We arrived in Arco immediately following light summer rainfall. The sun was peeking through the clouds of the fresh mountain air as we walked to our air bnb. Our vibrant and extremely kind host met us and gave us a ton of information about the Via Ferrata trails which are one of the main attractions for mountaineers. The Via Ferrata consists of a steel cable bolted into precipitous rock faces. Mountaineers outfit themselves with a harness and two carabiners and clip into the cable, in order to secure themselves as they scale the steep cliffs. Our host lent us one harness and gave us his friend’s name who owned a sporting goods store, where we could procure the rest.
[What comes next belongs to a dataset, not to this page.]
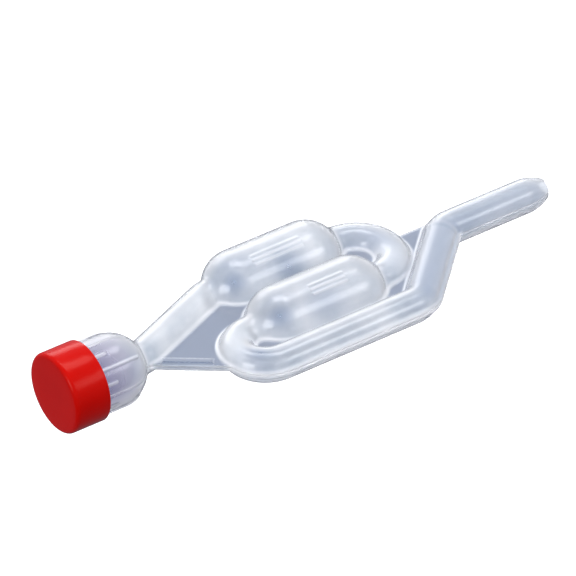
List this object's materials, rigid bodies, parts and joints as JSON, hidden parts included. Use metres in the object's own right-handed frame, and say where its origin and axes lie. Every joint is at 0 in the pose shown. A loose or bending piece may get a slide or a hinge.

The next day we began our walk to the trailhead and realized it was a lot hotter than it had been the day before.  We also realized that we forgot water.. Our host had told us that the expedition was really easy and would take around an hour. It took us almost an hour to even find the trailhead so my daughter started to doubt his downplay of the level of difficulty. When we began the ascent, the two 20-year-old adventurers took the lead ahead of my daughter and me. I couldn’t help laughing as I noticed their flip-flops. Everyone around us was outfitted in appropriate hiking gear and the boys looked like they should be hanging out at the beach. My son says because he wears his flip-flops daily, they’ve formed to his feet and are more stable than any other shoe he could wear. I continued to laugh as each group of people passed us, looked at their feet, pointed, and said something disparaging. Apparently “flip flop” is a universal word, because people were speaking German, Italian, and French and clearly were commenting on the boys’ shoes. After about 1.5 hours, we made it to the top of the rock mountain and had an epic view of the valley below. Although the trail was designated for beginners, my daughter and I found the heights a little daunting. We had noticed some young German kids on the trail and had commented that they were incredibly strong and fearless! At the peak, we didn’t linger too long, because we were totally dehydrated and needed water. As we made our way back to the village, we stopped at each fountain that we passed and took long luxurious sips.